- JOB: Look through the data below. Pick out the lines holding the string "Blender".
━━━ DATASET ROWS ━━━
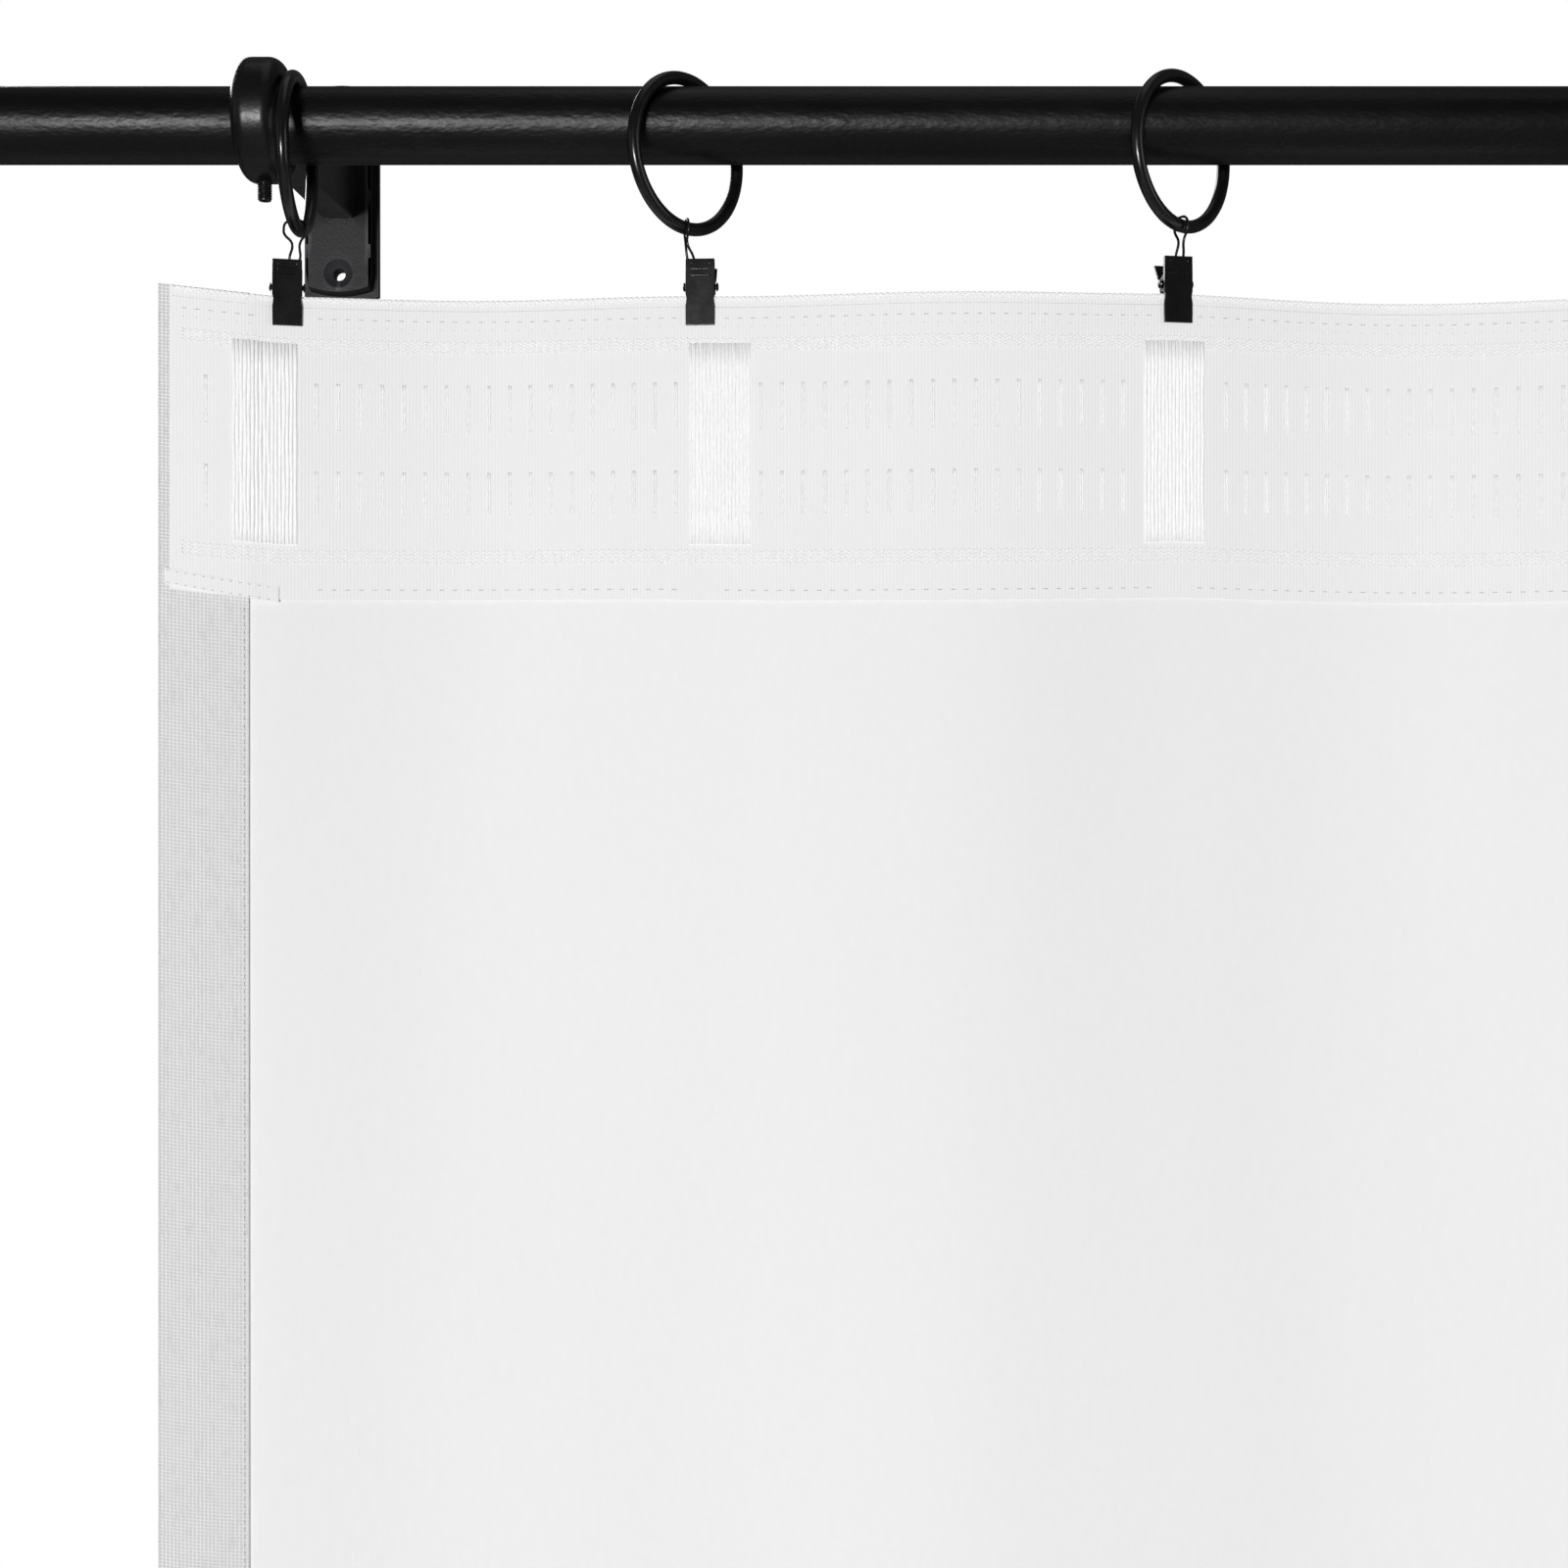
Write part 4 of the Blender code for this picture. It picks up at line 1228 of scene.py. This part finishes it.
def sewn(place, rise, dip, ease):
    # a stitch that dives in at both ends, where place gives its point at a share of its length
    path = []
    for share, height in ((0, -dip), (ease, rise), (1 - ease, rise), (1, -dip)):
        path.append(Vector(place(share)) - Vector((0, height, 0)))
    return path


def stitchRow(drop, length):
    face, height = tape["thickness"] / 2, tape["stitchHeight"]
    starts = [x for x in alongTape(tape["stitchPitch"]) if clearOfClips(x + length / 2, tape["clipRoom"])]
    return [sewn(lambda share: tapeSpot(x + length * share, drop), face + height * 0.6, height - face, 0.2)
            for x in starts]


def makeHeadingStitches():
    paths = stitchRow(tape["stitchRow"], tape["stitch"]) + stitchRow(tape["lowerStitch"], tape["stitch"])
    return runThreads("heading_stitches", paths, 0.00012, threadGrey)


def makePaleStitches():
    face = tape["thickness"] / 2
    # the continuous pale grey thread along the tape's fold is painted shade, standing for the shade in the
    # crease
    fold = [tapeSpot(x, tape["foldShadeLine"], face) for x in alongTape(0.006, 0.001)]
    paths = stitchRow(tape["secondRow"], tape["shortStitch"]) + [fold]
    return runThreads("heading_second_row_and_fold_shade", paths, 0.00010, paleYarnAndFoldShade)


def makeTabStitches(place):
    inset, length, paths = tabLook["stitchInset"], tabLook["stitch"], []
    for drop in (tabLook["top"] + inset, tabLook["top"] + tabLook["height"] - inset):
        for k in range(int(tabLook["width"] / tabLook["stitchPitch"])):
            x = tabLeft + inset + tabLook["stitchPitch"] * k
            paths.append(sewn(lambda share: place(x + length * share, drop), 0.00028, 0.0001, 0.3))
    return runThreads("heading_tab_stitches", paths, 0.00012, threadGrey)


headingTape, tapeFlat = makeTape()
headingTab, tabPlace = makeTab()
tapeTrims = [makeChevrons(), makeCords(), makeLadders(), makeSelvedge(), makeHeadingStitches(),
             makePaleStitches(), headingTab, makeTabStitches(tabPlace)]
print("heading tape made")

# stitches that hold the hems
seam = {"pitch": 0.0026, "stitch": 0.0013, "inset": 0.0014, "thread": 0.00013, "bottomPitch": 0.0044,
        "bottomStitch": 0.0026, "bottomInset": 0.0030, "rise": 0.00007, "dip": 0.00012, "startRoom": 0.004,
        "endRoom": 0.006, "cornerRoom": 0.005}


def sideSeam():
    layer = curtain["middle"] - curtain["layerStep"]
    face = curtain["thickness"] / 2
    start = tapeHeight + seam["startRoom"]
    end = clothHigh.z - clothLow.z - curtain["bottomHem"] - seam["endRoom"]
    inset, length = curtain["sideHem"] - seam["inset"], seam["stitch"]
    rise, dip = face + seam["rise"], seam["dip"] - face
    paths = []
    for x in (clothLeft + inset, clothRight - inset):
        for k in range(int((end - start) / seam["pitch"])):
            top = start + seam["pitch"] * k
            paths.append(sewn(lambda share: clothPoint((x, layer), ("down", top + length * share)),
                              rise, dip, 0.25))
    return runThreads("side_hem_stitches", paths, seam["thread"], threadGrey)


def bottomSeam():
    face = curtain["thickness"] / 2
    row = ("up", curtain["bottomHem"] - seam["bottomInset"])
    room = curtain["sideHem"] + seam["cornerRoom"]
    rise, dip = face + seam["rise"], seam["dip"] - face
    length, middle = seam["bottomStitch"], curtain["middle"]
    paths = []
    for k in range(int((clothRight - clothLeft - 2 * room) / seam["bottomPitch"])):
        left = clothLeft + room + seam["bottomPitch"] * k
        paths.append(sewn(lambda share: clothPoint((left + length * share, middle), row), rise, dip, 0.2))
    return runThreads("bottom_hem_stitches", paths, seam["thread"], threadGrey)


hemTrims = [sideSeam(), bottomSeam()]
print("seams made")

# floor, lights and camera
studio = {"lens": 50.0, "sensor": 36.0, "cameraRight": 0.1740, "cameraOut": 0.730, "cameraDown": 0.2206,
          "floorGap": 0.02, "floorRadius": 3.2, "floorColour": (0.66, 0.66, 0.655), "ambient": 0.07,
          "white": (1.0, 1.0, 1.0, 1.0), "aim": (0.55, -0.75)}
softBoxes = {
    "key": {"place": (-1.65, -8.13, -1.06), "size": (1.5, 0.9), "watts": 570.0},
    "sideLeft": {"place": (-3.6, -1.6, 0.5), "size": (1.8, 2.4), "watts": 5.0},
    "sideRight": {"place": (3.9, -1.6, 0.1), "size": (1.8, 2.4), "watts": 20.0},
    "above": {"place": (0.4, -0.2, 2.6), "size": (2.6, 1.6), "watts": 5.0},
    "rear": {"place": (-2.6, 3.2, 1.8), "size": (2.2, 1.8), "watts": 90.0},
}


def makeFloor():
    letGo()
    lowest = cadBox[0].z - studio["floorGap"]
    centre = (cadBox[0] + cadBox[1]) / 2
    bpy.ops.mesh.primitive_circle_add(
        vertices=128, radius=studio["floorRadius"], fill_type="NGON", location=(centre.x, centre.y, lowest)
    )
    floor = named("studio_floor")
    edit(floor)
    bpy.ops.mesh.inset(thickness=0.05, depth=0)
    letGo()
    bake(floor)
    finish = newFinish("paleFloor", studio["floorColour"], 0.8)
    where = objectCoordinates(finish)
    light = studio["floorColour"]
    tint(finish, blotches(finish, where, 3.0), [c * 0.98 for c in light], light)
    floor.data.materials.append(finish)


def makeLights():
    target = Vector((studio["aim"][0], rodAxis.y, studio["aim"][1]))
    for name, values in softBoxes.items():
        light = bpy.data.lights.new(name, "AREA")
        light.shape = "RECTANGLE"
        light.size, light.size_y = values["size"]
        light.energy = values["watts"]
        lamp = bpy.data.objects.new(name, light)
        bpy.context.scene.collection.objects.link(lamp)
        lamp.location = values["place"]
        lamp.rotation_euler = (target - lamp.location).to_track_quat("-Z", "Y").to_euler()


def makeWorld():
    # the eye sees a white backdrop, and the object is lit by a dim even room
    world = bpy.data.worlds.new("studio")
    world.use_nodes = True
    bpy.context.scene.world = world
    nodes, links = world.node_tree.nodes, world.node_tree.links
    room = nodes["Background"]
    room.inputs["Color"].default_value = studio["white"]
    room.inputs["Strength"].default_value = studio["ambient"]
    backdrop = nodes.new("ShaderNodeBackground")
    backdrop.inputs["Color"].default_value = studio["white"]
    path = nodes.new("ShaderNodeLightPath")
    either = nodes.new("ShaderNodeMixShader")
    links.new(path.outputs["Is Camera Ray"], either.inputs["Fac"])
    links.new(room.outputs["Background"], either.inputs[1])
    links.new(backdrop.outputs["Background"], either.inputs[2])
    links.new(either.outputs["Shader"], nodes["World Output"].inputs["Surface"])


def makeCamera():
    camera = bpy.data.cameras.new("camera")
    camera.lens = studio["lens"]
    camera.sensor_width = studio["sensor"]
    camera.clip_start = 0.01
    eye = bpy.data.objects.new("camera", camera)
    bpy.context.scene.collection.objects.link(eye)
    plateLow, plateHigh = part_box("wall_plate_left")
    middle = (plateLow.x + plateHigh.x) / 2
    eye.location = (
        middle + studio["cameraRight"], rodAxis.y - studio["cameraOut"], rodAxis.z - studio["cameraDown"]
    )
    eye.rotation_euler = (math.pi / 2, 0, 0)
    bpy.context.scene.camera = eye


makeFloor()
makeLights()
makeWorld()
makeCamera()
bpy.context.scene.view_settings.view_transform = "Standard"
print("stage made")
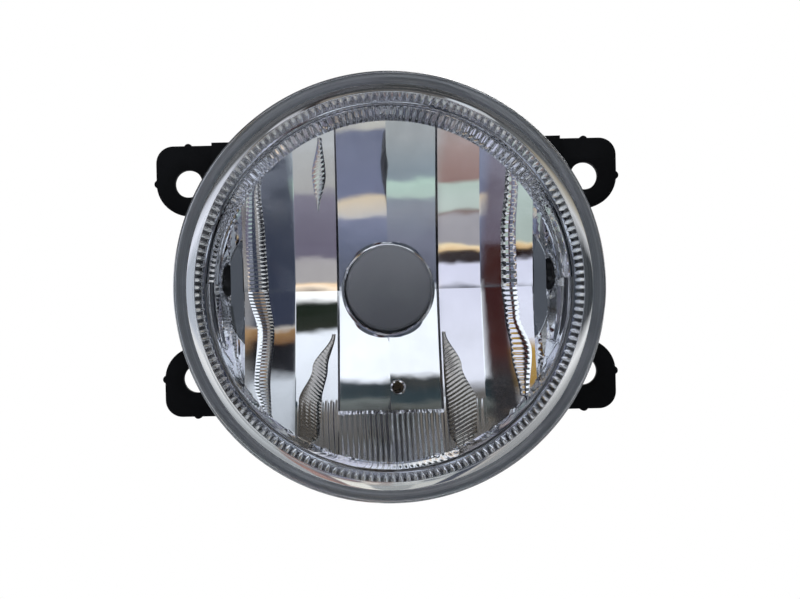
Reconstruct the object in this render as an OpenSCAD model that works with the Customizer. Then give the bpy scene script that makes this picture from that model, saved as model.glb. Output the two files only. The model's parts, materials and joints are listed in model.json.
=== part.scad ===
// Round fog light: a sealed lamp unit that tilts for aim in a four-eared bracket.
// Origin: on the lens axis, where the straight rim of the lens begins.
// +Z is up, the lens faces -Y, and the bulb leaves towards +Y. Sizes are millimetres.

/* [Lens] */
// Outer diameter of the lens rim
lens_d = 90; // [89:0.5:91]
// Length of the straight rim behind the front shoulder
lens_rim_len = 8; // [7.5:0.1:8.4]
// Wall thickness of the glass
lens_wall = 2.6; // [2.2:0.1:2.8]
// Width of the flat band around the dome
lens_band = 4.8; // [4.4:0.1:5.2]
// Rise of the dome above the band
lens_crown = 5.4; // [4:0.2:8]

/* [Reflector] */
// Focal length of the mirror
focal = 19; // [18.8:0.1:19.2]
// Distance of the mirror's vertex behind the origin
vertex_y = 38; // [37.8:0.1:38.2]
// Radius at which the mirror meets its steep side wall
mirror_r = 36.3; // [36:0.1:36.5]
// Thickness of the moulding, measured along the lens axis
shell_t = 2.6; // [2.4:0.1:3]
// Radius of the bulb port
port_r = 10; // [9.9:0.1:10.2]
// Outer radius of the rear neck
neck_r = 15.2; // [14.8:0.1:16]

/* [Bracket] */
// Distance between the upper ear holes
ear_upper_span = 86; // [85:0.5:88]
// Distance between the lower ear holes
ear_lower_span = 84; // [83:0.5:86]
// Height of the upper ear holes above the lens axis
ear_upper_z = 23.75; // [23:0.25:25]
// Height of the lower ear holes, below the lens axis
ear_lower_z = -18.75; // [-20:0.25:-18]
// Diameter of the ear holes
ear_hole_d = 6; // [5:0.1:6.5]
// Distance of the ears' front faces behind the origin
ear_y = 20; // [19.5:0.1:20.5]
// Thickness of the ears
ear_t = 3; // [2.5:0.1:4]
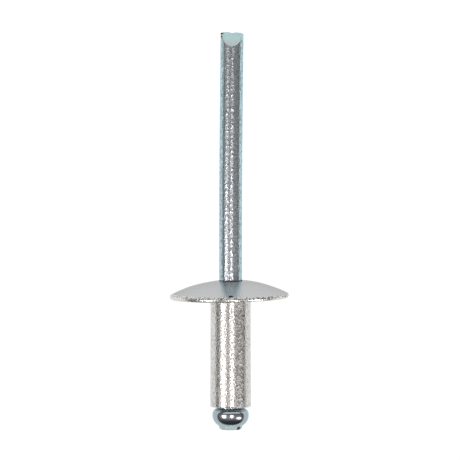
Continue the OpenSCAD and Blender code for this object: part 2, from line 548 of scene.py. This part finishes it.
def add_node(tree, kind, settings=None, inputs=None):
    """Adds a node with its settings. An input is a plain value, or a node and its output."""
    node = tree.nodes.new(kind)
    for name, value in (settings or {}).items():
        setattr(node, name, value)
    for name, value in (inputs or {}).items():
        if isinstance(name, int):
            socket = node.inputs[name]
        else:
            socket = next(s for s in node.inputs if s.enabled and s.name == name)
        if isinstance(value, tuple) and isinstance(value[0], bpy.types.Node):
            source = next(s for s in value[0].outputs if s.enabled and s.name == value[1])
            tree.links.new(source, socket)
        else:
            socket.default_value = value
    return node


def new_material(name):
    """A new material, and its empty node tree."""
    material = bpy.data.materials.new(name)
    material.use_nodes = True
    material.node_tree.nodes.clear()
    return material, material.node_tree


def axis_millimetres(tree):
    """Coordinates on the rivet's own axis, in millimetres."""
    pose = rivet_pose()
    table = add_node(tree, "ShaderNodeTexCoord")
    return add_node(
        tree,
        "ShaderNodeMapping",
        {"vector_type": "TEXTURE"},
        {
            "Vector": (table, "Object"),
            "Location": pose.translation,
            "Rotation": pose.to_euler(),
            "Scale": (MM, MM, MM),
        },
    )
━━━
- RESPONSE TO THIS EXERCISE:
Write part 4 of the Blender code for this picture. It picks up at line 1228 of scene.py. This part finishes it.
Continue the OpenSCAD and Blender code for this object: part 2, from line 548 of scene.py. This part finishes it.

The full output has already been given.